ANALYSIS: West European car market 'over the worst'
Data released by JD Power Automotive Forecasting shows that car sales in Western Europe declined by 5.4% in December to leave the market for the year down 5.2% on 2009 at just under 13m units.
JD Power said that the December result - which saw the German market turn positive again – was a less severe drop than in the previous few months. It also witnessed a rise in the selling rate compared to recent months due to a boost from the ending of some remaining scrappage incentives, as well as manufacturers incentivising more heavily last month to make up for a bad year.
The big swing market in 2010 was Germany, with full year sales down by 23% in a scrappage-boosted 2009 (click here for more analysis and data on Germany).
JD Power forecasts that the West European car market will register a slight fall in 2011 with sales of 12.7m units, 2% below the 2010 tally.
The year 2010 was described by JD Power as a roller-coaster ride for the European car market. Although the most important scrappage scheme in the region — that in Germany — had run out of steam at the back end of 2009, there was plenty of government support around to help boost West European car sales in the opening months of 2010. The first quarter benefited from the spillover of registrations related to scrappage schemes in Italy and France (the latter scheme’s incentive being reduced throughout 2010). The region was further supported by the later running schemes in the UK and Spain.
However, moving into the second half of the year, the selling rate for Western Europe plummeted to 11.9m units a year (average for the third quarter), JD Power said. Some of this was payback from the pull forward in sales preceding this period but it was, nevertheless, an extremely weak result. For the rest of 2010, negative year-on-year results continued as the market was compared with an incentive-inflated period in the previous year.

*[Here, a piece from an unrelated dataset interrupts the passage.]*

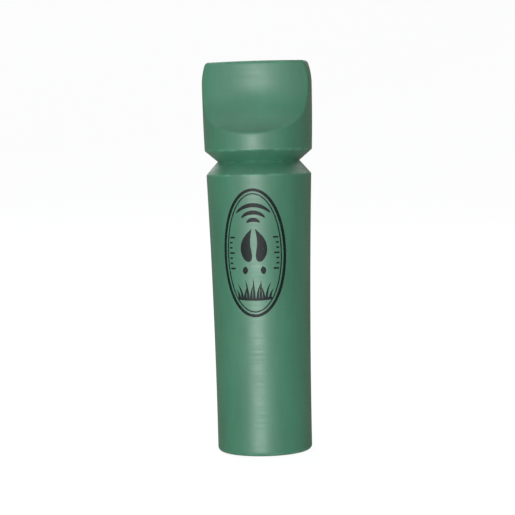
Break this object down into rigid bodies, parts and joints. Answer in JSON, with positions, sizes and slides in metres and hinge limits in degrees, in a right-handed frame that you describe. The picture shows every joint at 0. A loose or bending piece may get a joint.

By December the annualised selling rate for Western Europe was up to 13.6m units from a low of just over 11m units in July.
German car sales in December were up on a year-on-year basis by 6.9% to leave the full year market was down by 23.4%. JD Power said that the December result in Germany needs to be seen against a weak month in December 2009 when the the boost from the German government scrappage scheme had just finished, but the result suggests underlying improvement.
The French market also rallied in the final month of 2010, with the seasonally adjusted annualised rate of sales (SAAR) climbing to 2.53m units a year, its best result of the year. A tougher year is in prospect for the French market for 2011 now that its scrappage scheme has ended, JD Power said.
The Italian market also picked up at year-end, though it rounds off a difficult year in Italy.
"The Italian car market was down 9% to 1.96m units in 2010," said JD Power analyst Jonathan Poskitt. "There was some spillover of scrappage sales into the early part of 2010, but as the year progressed the lack of incentive support became clearly evident in a declining selling rate."
The Spanish market remains firmly in the doldrums, with the selling rate again coming in below 800,000 units a year. The signs remain bleak for this market which is suffering the effects of severe recession, illustrated by a stubbornly depressed construction sector and unemployment at 20%.
"The Spanish car market annualised selling rate is hovering at around 800,000 units - which is way down on previous market peaks of around 1.6m units," Poskitt points out. And the Spanish market is facing further decline. "We forecast a 10% drop to 880,000 units in 2011. It has been a severe downturn in Spain after the ending of a a scrappage scheme and the picture on the economy remains pretty bleak."
The UK market fell 18% in December, taking the full year number to 2.03m units (+1.8%) and the SMMT has warned of challenging conditions ahead for the UK market.
Underlying economic drivers to pick up
JD Power said that while the underlying economic drivers for car demand in Europe should continue to pick up this year, it is forecasting a 2% decline versus 2010. The reason is that the 2011 full year market will compare to a 2010 market that still benefited from government scrappage support, especially in the first half.
Poskitt warned that there remains great uncertainty over the impact of the austerity measures adopted by European governments and the ongoing sovereign debt worries.
“This recovery to the West European car market is still fragile and these things could further hamper economic recovery and that would hit car demand,” he said.
"We are perhaps over the worst with underlying improvement to demand becoming more evident in the year ahead and becoming more established as the European economy strengthens, especially in the second half and beyond. But it is important to bear in mind that this is a very gradual recovery by historical standards and still subject to significant risks associated with the macroeconomic environment."